机构:George Mason University

摘要:Policy gradient methods are often applied to reinforcement learning in continuous multiagent games. These methods perform local search in the joint-action space, and as we show, they are susceptable to a game-theoretic pathology known as relative overgeneralization. To resolve this issue, we propose Multiagent Soft Q-learning, which can be seen as the analogue of applying Q-learning to continuous controls. We compare our method to MADDPG, a state-of-the-art approach, and show that our method achieves better coordination in multiagent cooperative tasks, converging to better local optima in the joint action space.

期刊:arXiv, 2018年4月26日

网址

http://www.zhuanzhi.ai/document/8f0ac64488ab8fa83554b4da6cc2f69d

2. Variance Reduction Methods for Sublinear Reinforcement Learning(Sublinear强化学习的方差缩减方法)

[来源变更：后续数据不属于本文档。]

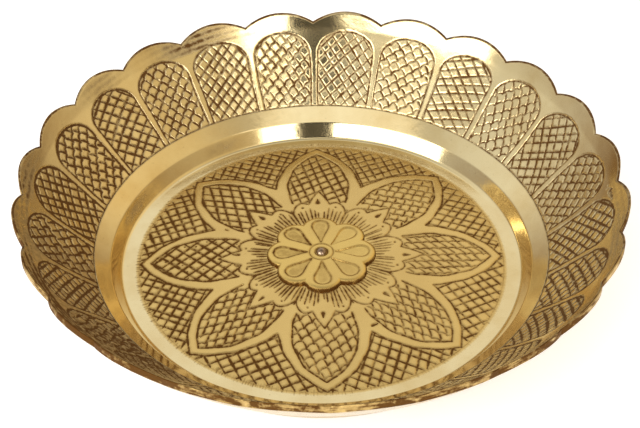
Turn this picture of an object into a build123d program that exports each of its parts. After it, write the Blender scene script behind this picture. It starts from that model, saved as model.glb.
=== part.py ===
from build123d import *
import math
import os

os.makedirs("parts", exist_ok=True)

# A round brass dish with a scalloped rim, an engraved floor and wall, and a cast rosette
# held to the middle of the floor by one domed rivet. All sizes are in millimetres.
# The dish stands on the flat ring under its floor: that ring is z = 0, and the axis of
# the dish is the Z axis. One petal, one rib and one rim notch point along +Y.

# ---- driving dimensions: the shell ----
scallop_count = 24
petal_count = 8

floor_thickness = 2.0
rim_thickness = 2.0

floor_radius = 63.3          # edge of the engraved disc
floor_crown = 2.7            # how far the middle of the floor stands above its edge
band_radius = 68.6           # end of the flat polished band round the engraved disc
step_top_radius = 72.0       # top of the steep polished step
step_top_height = 7.1
wall_foot_radius = 77.3      # the shoulder ends and the flared wall starts
wall_foot_height = 11.3
rim_radius = 101.8           # tips of the scallops
rim_height = 37.9
wall_bulge = 0.6             # how far the wall bows outward from a straight cone
scallop_radius = 27.0

rest_inner_radius = 61.0     # flat ring under the floor that the dish stands on
rest_outer_radius = 71.9
under_step_radius = 75.2
under_step_height = 5.4
under_wall_radius = 79.8
under_wall_height = 9.9
cove_radius = 1.6
shoulder_round = 1.8

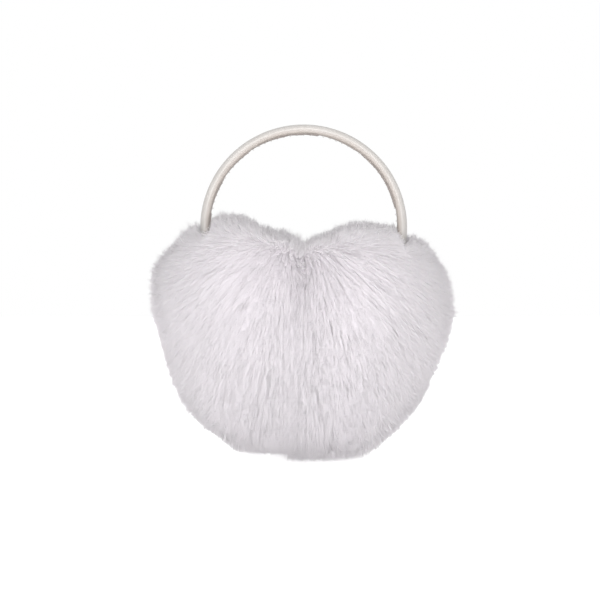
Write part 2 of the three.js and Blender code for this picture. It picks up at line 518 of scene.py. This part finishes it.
def stop_at_floor(muff, middles, tips, random):
    """Shorten hairs that would go through the floor, unevenly, more so under the left muff.

    Under the right muff's edge at its neighbour the hairs end as high as the left muff's.
    """
    past_edge = np.clip((FOOT_EDGE - tips[:, 0]) / FOOT_EDGE_LENGTH, 0, 1)
    edge_room = MUFFS["left"].foot_room * past_edge
    lowest = np.maximum(muff.foot_room, edge_room) + random.gamma(1.5, 0.0009, len(tips))
    middles[:, 2] = np.maximum(middles[:, 2], lowest + 0.002)
    drop = np.maximum(middles[:, 2] - tips[:, 2], 1e-6)
    share = np.clip((middles[:, 2] - lowest) / drop, 0, 1)
    tips[:] = middles + (tips - middles) * share[:, None]


def press_on_floor(muff, spines, random):
    """Lay hairs that would go below the floor flat on it."""
    lift = random.uniform(0.0002, 0.0016, (len(spines), 1))
    under = np.maximum(lift - spines[..., 2], 0)
    sideways = spines - np.array([muff.centre_x, 0.0, 0.0])
    sideways[..., 2] = 0
    spines += unit(sideways) * under[..., None] * 0.7
    spines[..., 2] += under


def part_for_band(spines, random):
    """Press the hair down in front of the headband where it goes into the muffs.

    On the right the hair stands higher over the inner side of the band than over its outer side.
    """
    half_width, climb = 0.0036, 8.0
    ruffle = np.minimum(random.exponential(0.0022, (len(spines), 1)), 0.009)
    for side, entry_z, inner_rise in BAND_ENTRIES:
        dx = spines[..., 0] - BAND_X
        off = np.hypot(dx, spines[..., 2] - BAND_Z) - (BAND_OUTER_RADIUS - 0.0029)
        ceiling = entry_z + climb * np.maximum(np.abs(off) - half_width, 0) + ruffle
        ceiling = ceiling - inner_rise * np.clip(off, -half_width, half_width)
        here = (dx * side > 0) & (spines[..., 1] < 0.005)
        spines[..., 2] = np.where(here, np.minimum(spines[..., 2], ceiling), spines[..., 2])


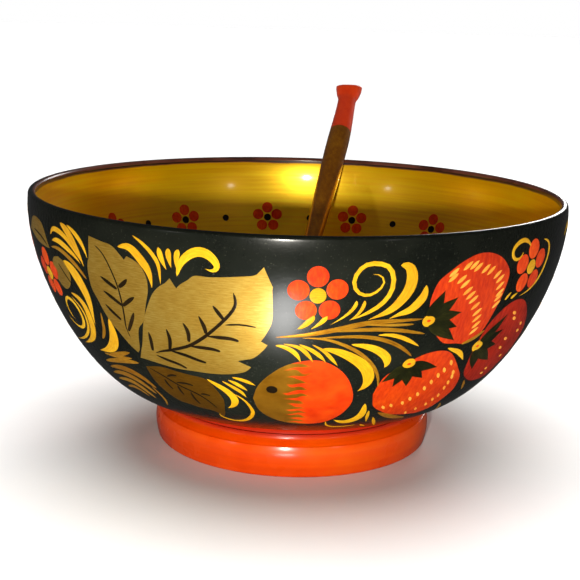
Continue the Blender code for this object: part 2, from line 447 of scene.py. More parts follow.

作者:Sham Kakade,Mengdi Wang,Lin F. Yang

机构:Princeton University,University of Washington

摘要:This work considers the problem of provably optimal reinforcement learning for episodic finite horizon MDPs, i.e. how an agent learns to maximize his/her long term reward in an uncertain environment. The main contribution is in providing a novel algorithm --- Variance-reduced Upper Confidence Q-learning (vUCQ) --- which enjoys a regret bound of $\widetilde{O}(\sqrt{HSAT} + H^5SA)$, where the $T$ is the number of time steps the agent acts in the MDP, $S$ is the number of states, $A$ is the number of actions, and $H$ is the (episodic) horizon time. This is the first regret bound that is both sub-linear in the model size and asymptotically optimal. The algorithm is sub-linear in that the time to achieve $\epsilon$-average regret for any constant $\epsilon$ is $O(SA)$, which is a number of samples that is far less than that required to learn any non-trivial estimate of the transition model (the transition model is specified by $O(S^2A)$ parameters). The importance of sub-linear algorithms is largely the motivation for algorithms such as $Q$-learning and other "model free" approaches. vUCQ algorithm also enjoys minimax optimal regret in the long run, matching the $\Omega(\sqrt{HSAT})$ lower bound. Variance-reduced Upper Confidence Q-learning (vUCQ) is a successive refinement method in which the algorithm reduces the variance in $Q$-value estimates and couples this estimation scheme with an upper confidence based algorithm. Technically, the coupling of both of these techniques is what leads to the algorithm enjoying both the sub-linear regret property and the asymptotically optimal regret.

期刊:arXiv, 2018年4月26日

网址

http://www.zhuanzhi.ai/document/298d70f33245af2313394e0f6de96a73

3. Reinforced Mnemonic Reader for Machine Reading Comprehension(基于强化记忆的机器阅读理解)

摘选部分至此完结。